Here are five steps to take:

Review your cash flow

Start by tallying the money coming into and going out of your bank and other financial accounts. 

When reviewing your monthly spending and savings, check whether you have more money going into your bank accounts than you do coming out. That should be the case, according to experts.

Still, it’s difficult for many Americans to cover all of their daily or monthly expenses with their paycheck. Some have dipped into their savings or turned to credit cards to buy groceries. To avoid piling on debt, pay close attention to the unit price of groceries to find the cheapest items. And if you can, use cash or a debit card at checkout to avoid taking on debt for everyday spending.

You also may need to dial back dining out and other discretionary purchases.
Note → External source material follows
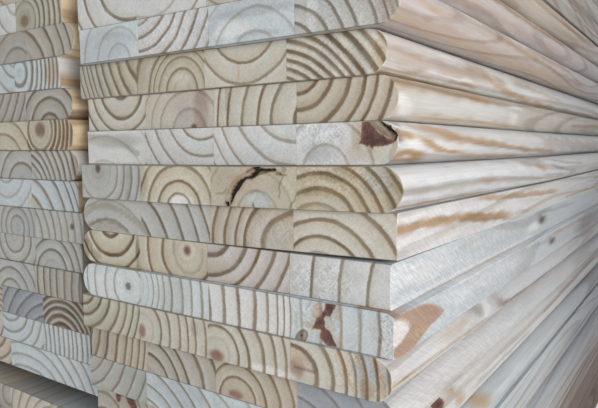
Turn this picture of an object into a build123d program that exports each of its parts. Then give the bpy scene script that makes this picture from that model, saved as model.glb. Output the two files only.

Stick to necessities for the next month or so and see if your cash flow improves.

Focus on high interest rates

High interest rates can be a challenge and an opportunity.

“With rates near 20-year highs, it’s important to review any outstanding high-interest debt you may have — like credit cards or other types of loans — and focus on paying down those balances first,” said Terry Rasmussen, president and CEO of Thrivent, a Minneapolis-based financial services provider. 

Credit card holders with an account balance have an average interest rate of about 23%, according to Federal Reserve data. If you are carrying a balance, reduce your credit usage and work on paying down the debt to lessen that burden. Making these moves can help improve your credit score — and potentially lower the card rate you may qualify for in the future. 

“On the savings side, higher interest rates mean that high-yield savings, money market accounts, and CDs may have greater upside than usual,” Rasmussen said.

The average annual percentage yield, or APY, for a savings account is 0.58%, according to Bankrate, but high-yield savings accounts average about 4.88%.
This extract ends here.